→ Task brief
Everything in the listing should be restated word for word.

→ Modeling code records
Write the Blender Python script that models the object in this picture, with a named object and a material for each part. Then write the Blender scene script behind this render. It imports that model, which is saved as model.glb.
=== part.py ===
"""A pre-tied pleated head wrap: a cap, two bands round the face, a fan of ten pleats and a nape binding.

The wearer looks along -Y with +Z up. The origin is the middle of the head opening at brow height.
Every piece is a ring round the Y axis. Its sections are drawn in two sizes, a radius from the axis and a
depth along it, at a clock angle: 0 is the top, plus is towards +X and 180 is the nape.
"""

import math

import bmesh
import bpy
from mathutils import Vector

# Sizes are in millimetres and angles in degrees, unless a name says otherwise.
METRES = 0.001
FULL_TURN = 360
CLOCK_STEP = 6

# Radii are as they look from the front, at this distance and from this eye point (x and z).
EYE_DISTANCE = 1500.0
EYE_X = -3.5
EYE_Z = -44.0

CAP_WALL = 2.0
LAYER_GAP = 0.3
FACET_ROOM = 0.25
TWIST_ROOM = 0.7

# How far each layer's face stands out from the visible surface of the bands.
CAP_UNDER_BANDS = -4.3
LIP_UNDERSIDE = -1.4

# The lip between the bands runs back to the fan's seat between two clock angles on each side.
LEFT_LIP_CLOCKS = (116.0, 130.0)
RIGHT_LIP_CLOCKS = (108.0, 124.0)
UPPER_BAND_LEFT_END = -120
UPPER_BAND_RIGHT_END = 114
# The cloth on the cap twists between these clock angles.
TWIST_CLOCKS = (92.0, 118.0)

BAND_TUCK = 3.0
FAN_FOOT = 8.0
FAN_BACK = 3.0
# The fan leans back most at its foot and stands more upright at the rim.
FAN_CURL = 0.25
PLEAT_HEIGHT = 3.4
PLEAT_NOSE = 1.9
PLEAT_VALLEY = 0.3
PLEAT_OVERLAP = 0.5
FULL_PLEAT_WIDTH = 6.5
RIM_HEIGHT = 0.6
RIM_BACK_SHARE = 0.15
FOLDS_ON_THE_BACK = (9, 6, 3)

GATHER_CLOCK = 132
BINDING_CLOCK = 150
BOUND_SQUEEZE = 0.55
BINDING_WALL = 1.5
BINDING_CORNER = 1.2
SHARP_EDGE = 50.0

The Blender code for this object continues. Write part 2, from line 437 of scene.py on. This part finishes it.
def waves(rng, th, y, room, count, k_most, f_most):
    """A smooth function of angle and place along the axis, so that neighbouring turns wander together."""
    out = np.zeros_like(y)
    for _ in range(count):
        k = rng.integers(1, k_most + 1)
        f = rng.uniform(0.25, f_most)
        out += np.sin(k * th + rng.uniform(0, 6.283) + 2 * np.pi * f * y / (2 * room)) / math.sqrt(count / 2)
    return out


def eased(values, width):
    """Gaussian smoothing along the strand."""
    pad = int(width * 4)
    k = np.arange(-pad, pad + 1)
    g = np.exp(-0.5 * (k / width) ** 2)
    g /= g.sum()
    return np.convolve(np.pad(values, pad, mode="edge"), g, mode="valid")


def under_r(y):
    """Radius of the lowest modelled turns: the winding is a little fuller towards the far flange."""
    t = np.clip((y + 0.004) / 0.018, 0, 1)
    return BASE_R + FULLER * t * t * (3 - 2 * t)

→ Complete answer
Write the Blender Python script that models the object in this picture, with a named object and a material for each part. Then write the Blender scene script behind this render. It imports that model, which is saved as model.glb.
=== part.py ===
"""A pre-tied pleated head wrap: a cap, two bands round the face, a fan of ten pleats and a nape binding.

The wearer looks along -Y with +Z up. The origin is the middle of the head opening at brow height.
Every piece is a ring round the Y axis. Its sections are drawn in two sizes, a radius from the axis and a
depth along it, at a clock angle: 0 is the top, plus is towards +X and 180 is the nape.
"""

import math

import bmesh
import bpy
from mathutils import Vector

# Sizes are in millimetres and angles in degrees, unless a name says otherwise.
METRES = 0.001
FULL_TURN = 360
CLOCK_STEP = 6

# Radii are as they look from the front, at this distance and from this eye point (x and z).
EYE_DISTANCE = 1500.0
EYE_X = -3.5
EYE_Z = -44.0

CAP_WALL = 2.0
LAYER_GAP = 0.3
FACET_ROOM = 0.25
TWIST_ROOM = 0.7

# How far each layer's face stands out from the visible surface of the bands.
CAP_UNDER_BANDS = -4.3
LIP_UNDERSIDE = -1.4

# The lip between the bands runs back to the fan's seat between two clock angles on each side.
LEFT_LIP_CLOCKS = (116.0, 130.0)
RIGHT_LIP_CLOCKS = (108.0, 124.0)
UPPER_BAND_LEFT_END = -120
UPPER_BAND_RIGHT_END = 114
# The cloth on the cap twists between these clock angles.
TWIST_CLOCKS = (92.0, 118.0)

BAND_TUCK = 3.0
FAN_FOOT = 8.0
FAN_BACK = 3.0
# The fan leans back most at its foot and stands more upright at the rim.
FAN_CURL = 0.25
PLEAT_HEIGHT = 3.4
PLEAT_NOSE = 1.9
PLEAT_VALLEY = 0.3
PLEAT_OVERLAP = 0.5
FULL_PLEAT_WIDTH = 6.5
RIM_HEIGHT = 0.6
RIM_BACK_SHARE = 0.15
FOLDS_ON_THE_BACK = (9, 6, 3)

GATHER_CLOCK = 132
BINDING_CLOCK = 150
BOUND_SQUEEZE = 0.55
BINDING_WALL = 1.5
BINDING_CORNER = 1.2
SHARP_EDGE = 50.0

The Blender code for this object continues. Write part 2, from line 437 of scene.py on. This part finishes it.
def waves(rng, th, y, room, count, k_most, f_most):
    """A smooth function of angle and place along the axis, so that neighbouring turns wander together."""
    out = np.zeros_like(y)
    for _ in range(count):
        k = rng.integers(1, k_most + 1)
        f = rng.uniform(0.25, f_most)
        out += np.sin(k * th + rng.uniform(0, 6.283) + 2 * np.pi * f * y / (2 * room)) / math.sqrt(count / 2)
    return out


def eased(values, width):
    """Gaussian smoothing along the strand."""
    pad = int(width * 4)
    k = np.arange(-pad, pad + 1)
    g = np.exp(-0.5 * (k / width) ** 2)
    g /= g.sum()
    return np.convolve(np.pad(values, pad, mode="edge"), g, mode="valid")


def under_r(y):
    """Radius of the lowest modelled turns: the winding is a little fuller towards the far flange."""
    t = np.clip((y + 0.004) / 0.018, 0, 1)
    return BASE_R + FULLER * t * t * (3 - 2 * t)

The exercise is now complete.